The Impact of Negative Spaces


On the other hand, negative environments inhibit expression and progress. When criticism outweighs compassion, people begin to shrink. They second-guess their ideas, suppress their creativity, and hesitate to take risks. The fear of being judged or rejected becomes stronger than the desire to grow. Over time, even the most vibrant personalities can dim in the absence of psychological safety. Because in such spaces, apathy, grief, and pride often dominate — not as flaws, but as the armor we wear when safety is scarce.


Choosing Light-Hearted, Supportive Company


And yet, we’ve seen people transform the very course of their lives simply by choosing to surround themselves with more cheerful, light-hearted, and encouraging people. Because when the atmosphere shifts, so does the spirit. In spaces where laughter is welcome, mistakes are forgiven, and authenticity is encouraged, people begin to bloom. Because they finally free themselves from negativity.


The Energy We Absorb Shapes Us


So, take a moment to notice who’s around you — and how they make you feel.
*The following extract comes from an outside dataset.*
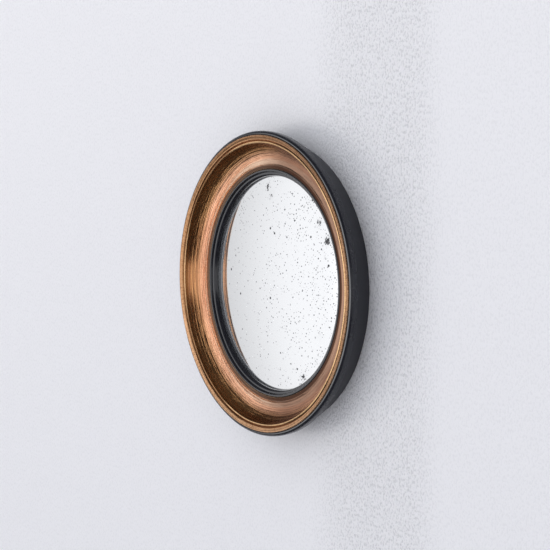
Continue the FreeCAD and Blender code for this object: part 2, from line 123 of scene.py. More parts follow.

Because being around positive people isn’t just beneficial — it’s a necessity. As the saying goes, “We are the average of the five people you spend the most time with.” And it seems to be true. The energy we absorb shapes the way we think, feel, and show up in the world. When we choose environments that nourish us, we give ourselves permission to thrive.


Final Reflection: Be the Safe Space


So, we can all choose wisely. And we can also choose to be the kind of presence that helps others feel safe to be human.
Let’s be intentional about the people we surround ourselves with — and let’s be the kind of presence that helps others feel safe to be human.